Я не шучу. Виктор осторожно выпутался из шарфа. Отошел, перебросился парой слов с режиссером:
— Те двое были готовы разговаривать.
— Угу.
— Ну его?
— Угу. Киношники зашаркали, оператор принялся сворачивать камеру.
— Мы сняли достаточно, — меланхолично заметил режиссер. Они развернулись и радостной толпой двинулись на выход.
— Спать вам в снегу, — мстительно прошипел Курт.
— Тебе тоже, — заметил Ойген, нарисовываясь в дверном проеме. — Мне хватит одного постояльца, который выздоровел, но почему-то решил, что жить у меня лучше, чем в общаге Университета.
— Оттуда всех все равно посылают ко мне. Отправляй его в общагу, а я останусь жить у тебя.

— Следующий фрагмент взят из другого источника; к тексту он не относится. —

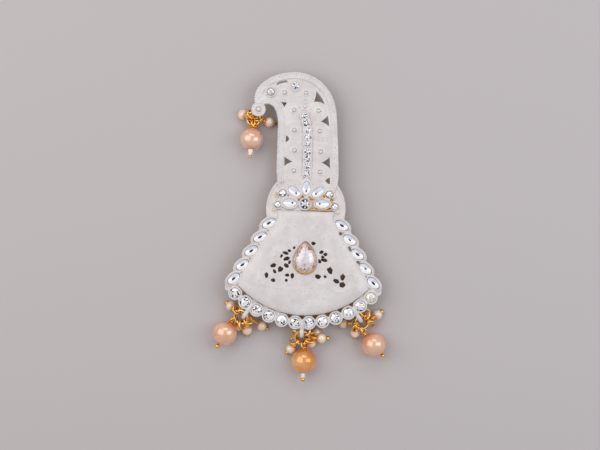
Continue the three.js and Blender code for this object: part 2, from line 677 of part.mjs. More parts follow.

— Размечтался, — Ойген обернулся на Юстаса, углубившегося в какую-то книгу. — Не трогай!
— Почему? Ойген задумался. В самом деле, почему?
— Не знаю.
— Ладно. Юстас отложил книгу, видимо, не заинтересовавшись, и взял другую. Ойген усилием заставил себя перестать сверлить священника злым взглядом и повернулся к Курту.